27 000 poilus des Côtes d’Armor sont morts pour la France entre 1914 et 1918. C’est davantage que tous les soldats issus de l’Afrique noire française, correspondant à 12 pays africains actuels. A l’échelle des 5 départements, ce sont 593 000 Bretons qui ont été appelés pour l’effort de guerre, soit un niveau équivalent aux 566 000 soldats mobilisés dans la totalité des colonies françaises, y compris celles d’Asie. Les Bretons ont aussi plus souffert du conflit : 125 000 sont restés sur le carreau, contre 71 000 de leurs frères d’arme coloniaux.

C’est un fait établi depuis 1931 par le statisticien Michel Huber : le taux de perte a été significativement moins élevé chez les colonisés que chez les blancs : 12,6 % pour les premiers, contre 17,1 % pour la population métropolitaine, avec un record absolu pour les Bretons : 21,2 % de sacrifiés.

Privilège blanc d’aller au casse-pipe

Une telle disproportion, au détriment des ruraux de la métropole, obéit d’abord à des contraintes logistiques objectives, qui influent sur l’exposition au combat des différents régiments. La race ne joue pas en première analyse : il est ainsi remarquable que les Français d’Algérie aient un taux de perte à peine supérieur aux musulmans d’Afrique du Nord (14,3 contre 13,3%).

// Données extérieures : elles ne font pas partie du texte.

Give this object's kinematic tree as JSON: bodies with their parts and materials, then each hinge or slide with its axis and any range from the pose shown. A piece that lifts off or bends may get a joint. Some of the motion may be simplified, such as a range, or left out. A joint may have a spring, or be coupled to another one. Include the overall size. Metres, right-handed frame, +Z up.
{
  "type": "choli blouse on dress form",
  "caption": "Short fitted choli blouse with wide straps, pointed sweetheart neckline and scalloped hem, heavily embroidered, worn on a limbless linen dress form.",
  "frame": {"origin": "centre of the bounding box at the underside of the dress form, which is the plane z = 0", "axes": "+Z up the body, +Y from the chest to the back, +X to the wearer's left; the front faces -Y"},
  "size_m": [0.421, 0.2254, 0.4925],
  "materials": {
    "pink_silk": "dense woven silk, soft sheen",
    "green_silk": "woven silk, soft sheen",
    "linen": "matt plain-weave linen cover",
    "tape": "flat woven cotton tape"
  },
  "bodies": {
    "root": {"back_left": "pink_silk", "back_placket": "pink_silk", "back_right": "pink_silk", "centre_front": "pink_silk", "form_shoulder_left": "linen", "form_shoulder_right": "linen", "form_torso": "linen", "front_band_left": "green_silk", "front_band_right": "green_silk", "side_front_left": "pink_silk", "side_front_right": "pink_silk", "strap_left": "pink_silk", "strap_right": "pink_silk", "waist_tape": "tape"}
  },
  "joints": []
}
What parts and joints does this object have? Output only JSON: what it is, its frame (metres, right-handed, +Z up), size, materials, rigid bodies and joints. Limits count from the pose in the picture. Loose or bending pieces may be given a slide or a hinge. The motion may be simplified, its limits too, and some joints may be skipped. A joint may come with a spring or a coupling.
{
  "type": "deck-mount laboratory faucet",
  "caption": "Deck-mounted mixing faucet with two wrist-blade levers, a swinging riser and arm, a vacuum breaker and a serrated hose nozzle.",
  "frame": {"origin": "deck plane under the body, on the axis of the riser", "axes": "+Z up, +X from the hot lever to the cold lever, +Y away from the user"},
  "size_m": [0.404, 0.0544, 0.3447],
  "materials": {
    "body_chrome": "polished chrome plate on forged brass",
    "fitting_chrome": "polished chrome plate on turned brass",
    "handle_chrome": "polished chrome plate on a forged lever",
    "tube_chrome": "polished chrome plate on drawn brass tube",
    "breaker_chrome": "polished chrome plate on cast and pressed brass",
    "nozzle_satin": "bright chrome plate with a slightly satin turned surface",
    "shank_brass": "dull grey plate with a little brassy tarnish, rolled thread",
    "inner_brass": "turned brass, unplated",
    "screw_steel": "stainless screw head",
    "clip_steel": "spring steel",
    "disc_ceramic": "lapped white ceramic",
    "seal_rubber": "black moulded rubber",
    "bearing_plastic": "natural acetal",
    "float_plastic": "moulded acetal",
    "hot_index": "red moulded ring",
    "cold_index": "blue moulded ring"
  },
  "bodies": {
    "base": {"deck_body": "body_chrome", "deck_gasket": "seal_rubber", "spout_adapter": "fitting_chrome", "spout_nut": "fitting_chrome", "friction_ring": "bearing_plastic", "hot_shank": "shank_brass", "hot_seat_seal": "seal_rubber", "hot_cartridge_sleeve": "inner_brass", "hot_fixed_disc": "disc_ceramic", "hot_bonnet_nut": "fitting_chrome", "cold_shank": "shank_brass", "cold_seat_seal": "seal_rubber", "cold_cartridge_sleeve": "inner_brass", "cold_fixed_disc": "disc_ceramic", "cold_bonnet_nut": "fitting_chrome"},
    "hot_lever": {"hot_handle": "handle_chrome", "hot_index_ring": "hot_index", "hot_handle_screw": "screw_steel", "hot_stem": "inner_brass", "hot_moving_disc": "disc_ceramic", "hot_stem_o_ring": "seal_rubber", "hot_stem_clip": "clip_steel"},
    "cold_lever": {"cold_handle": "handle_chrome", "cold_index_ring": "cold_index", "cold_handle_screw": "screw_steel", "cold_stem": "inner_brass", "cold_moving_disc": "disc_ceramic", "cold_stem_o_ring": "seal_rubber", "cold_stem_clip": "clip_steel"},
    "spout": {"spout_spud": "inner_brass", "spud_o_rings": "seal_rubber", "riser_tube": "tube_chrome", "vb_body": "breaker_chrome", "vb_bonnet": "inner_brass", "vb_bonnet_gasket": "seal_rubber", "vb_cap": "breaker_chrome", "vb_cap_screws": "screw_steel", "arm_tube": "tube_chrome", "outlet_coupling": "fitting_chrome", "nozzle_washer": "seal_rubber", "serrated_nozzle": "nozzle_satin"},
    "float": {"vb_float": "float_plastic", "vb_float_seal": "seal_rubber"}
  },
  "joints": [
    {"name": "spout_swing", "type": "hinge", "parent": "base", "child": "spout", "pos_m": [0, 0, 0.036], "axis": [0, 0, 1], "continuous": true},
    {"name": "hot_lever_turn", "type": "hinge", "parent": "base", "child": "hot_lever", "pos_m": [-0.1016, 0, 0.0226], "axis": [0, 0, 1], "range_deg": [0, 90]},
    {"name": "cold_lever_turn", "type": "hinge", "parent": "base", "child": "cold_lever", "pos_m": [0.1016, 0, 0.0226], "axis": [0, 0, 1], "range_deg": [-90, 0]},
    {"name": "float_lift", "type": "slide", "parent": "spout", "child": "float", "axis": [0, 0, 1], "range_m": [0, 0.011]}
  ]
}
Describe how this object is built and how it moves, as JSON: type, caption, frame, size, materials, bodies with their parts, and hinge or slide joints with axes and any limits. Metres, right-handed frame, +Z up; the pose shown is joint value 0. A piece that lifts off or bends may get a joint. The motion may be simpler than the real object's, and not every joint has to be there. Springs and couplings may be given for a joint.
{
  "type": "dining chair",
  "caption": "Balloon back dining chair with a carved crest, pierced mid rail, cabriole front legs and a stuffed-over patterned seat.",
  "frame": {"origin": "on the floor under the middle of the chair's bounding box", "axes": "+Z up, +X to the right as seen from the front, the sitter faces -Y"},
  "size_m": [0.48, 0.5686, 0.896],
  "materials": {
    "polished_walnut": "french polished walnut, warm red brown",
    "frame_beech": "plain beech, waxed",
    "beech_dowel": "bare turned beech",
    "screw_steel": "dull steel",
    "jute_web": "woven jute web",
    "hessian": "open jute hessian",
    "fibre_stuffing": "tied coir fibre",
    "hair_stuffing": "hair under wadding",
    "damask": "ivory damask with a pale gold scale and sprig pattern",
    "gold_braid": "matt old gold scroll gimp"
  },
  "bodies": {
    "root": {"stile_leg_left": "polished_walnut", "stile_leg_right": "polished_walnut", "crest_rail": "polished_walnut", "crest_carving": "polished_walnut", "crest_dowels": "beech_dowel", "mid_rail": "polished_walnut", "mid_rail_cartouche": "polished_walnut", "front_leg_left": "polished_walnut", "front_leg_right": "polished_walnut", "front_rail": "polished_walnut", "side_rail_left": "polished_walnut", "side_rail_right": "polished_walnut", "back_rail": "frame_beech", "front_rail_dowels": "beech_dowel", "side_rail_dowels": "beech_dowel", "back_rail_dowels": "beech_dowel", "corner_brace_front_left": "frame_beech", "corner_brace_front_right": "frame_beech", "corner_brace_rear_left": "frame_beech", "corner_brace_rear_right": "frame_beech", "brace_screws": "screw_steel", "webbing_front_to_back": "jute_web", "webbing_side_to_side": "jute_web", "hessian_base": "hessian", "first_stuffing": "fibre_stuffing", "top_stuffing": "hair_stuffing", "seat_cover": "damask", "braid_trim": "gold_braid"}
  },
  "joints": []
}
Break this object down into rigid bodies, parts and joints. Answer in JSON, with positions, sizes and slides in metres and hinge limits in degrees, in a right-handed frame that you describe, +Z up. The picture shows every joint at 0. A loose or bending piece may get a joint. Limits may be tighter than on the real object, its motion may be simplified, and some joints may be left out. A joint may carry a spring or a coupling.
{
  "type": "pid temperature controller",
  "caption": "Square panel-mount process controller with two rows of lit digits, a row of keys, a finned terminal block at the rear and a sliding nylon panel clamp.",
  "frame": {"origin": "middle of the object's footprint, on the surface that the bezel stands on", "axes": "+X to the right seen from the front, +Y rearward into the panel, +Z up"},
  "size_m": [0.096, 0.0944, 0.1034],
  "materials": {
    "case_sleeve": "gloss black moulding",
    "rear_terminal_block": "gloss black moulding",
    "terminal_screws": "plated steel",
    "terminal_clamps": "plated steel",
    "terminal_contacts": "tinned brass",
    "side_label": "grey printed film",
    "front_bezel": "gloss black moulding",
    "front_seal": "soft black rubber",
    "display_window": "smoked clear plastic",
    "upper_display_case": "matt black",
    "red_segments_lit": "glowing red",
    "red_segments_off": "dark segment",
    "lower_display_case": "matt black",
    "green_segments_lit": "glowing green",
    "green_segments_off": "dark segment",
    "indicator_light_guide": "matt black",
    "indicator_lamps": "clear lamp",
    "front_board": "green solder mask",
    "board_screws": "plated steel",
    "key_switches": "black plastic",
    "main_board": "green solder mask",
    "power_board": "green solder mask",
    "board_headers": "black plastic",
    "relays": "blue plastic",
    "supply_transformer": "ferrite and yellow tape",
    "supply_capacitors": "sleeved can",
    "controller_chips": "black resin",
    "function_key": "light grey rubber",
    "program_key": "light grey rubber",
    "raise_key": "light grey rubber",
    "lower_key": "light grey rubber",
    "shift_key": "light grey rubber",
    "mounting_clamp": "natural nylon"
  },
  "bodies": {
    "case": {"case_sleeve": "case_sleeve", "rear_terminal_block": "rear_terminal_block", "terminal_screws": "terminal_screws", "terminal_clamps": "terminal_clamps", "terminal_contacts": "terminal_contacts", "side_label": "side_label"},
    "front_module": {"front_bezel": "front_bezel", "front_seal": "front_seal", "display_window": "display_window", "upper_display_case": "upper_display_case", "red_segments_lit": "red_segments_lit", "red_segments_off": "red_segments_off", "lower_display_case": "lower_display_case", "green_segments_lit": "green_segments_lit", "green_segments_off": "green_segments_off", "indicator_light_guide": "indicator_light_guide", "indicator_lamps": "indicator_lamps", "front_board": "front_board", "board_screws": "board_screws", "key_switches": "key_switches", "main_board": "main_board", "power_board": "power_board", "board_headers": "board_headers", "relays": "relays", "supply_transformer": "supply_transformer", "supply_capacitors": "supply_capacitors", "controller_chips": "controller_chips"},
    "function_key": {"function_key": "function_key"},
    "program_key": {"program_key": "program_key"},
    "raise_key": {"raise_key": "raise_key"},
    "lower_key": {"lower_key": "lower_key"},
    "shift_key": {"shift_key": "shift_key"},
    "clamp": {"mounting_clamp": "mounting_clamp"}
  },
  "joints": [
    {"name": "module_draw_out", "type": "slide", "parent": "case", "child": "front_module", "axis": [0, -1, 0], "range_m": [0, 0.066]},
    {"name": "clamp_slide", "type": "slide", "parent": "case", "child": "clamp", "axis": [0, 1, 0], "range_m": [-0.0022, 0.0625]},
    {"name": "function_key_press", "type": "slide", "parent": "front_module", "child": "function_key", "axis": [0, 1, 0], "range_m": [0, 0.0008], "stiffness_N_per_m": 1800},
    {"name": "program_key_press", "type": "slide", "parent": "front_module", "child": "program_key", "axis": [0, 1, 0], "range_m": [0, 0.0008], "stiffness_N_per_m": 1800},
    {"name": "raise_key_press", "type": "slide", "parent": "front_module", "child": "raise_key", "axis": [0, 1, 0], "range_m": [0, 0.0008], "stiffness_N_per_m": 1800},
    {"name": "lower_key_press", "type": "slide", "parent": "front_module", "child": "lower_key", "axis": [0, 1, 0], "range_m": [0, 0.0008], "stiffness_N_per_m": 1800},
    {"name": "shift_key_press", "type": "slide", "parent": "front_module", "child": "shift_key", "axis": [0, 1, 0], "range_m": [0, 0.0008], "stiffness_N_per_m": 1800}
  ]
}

Les peuples coloniaux sont entrés plus lentement dans la guerre. C’est seulement après 1916 que les arrivé)es en métropole sont significatives : 127 000 tirailleurs de l’Afrique occidentale française (AOF) sur 165 000 sont mobilisés après cette date ; l’année de plus grand recrutement est 1918, avec 63 000 enrôlements. Une partie importante de ces recrues de 1918 n’ont pas terminé leur entraînement au moment où sonne l’Armistice…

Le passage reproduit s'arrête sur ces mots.